Tolman temperature gradients in a gravitational field
Jessica Santiago (Victoria University of Wellington), Matt Visser, (Victoria University of Wellington)

TL;DR
This paper examines Tolman's temperature gradients in gravitational fields, clarifying their conceptual basis, historical derivation, and relation to thermodynamics and the universality of free fall, addressing misconceptions across physics disciplines.
Contribution
It highlights the importance of the universality of free fall in understanding temperature gradients in gravitational equilibrium and revisits their possible derivation before general relativity.
Findings
Tolman temperature gradients are consistent with thermodynamics.
Temperature gradients in equilibrium can be derived without full general relativity.
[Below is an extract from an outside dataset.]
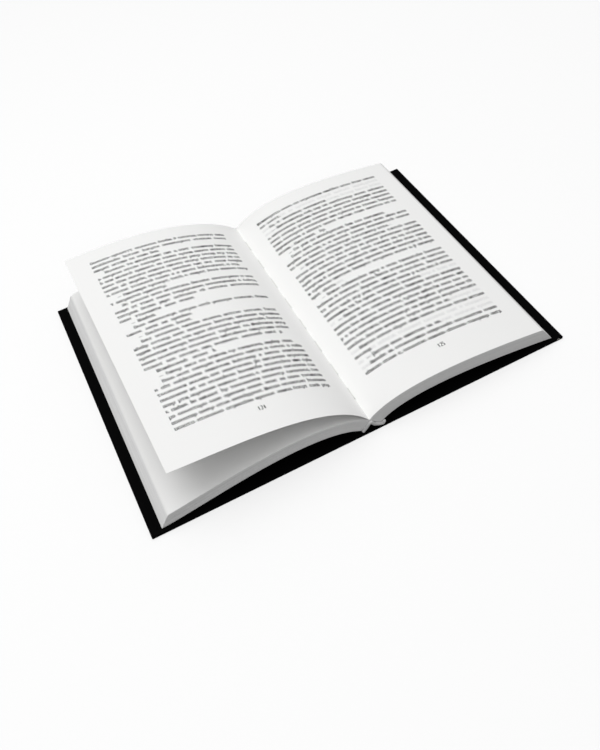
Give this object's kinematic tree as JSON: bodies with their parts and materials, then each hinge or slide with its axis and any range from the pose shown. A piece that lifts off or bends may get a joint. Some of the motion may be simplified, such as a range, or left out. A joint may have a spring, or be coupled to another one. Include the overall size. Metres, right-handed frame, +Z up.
{
  "type": "hardback book",
  "caption": "Hardback book lying open on its covers, pages arched each side of the gutter, with a single leaf lifted above the left-hand pages.",
  "frame": {"origin": "bottom centre of the open book: the middle of the spine, on the surface it lies on", "axes": "+X across the open covers towards the back cover, +Y towards the head of the pages, +Z up"},
  "size_m": [0.285, 0.207, 0.0512],
  "materials": {
    "page_paper": "uncoated book paper",
    "endpaper": "matt black",
    "bookcloth": "matt black covering",
    "greyboard": "raw board",
    "band": "woven cotton",
    "gauze": "glued gauze",
    "thread": "sewing thread"
  },
  "bodies": {
    "page_block": {"text_block": "page_paper", "front_flyleaf": "endpaper", "back_flyleaf": "endpaper", "headband": "band", "tailband": "band", "spine_lining": "gauze", "sewing_thread": "thread", "spine_strip": "greyboard", "spine_cloth": "bookcloth"},
    "front_cover": {"front_board": "greyboard", "front_cover_cloth": "bookcloth", "front_pastedown": "endpaper"},
    "back_cover": {"back_board": "greyboard", "back_cover_cloth": "bookcloth", "back_pastedown": "endpaper"}
  },
  "joints": [
    {"name": "front_cover_hinge", "type": "hinge", "parent": "page_block", "child": "front_cover", "pos_m": [-0.0136, 0, 0.0008], "axis": [0, -1, 0], "range_deg": [0, 90]},
    {"name": "back_cover_hinge", "type": "hinge", "parent": "page_block", "child": "back_cover", "pos_m": [0.0136, 0, 0.0008], "axis": [0, 1, 0], "range_deg": [0, 90]}
  ]
}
The concept predates Einstein's general relativity, dating back to 1905.
Abstract
Tolman's relation for the temperature gradient in an equilibrium self-gravitating general relativistic fluid is broadly accepted within the general relativity community. However, the concept of temperature gradients in thermal equilibrium continues to cause confusion in other branches of physics, since it contradicts naive versions of the laws of classical thermodynamics. In this paper we discuss the crucial role of the universality of free fall, and how thermodynamics emphasises the great distinction between gravity and other forces. To do so we will present an argument given by Maxwell and apply it to an electro-thermal system, concluding with an reductio ad absurdum. Among other issues we shall show that Tolman temperature gradients could also (in principle) have been derived circa 1905 - a decade before the development of full general relativity.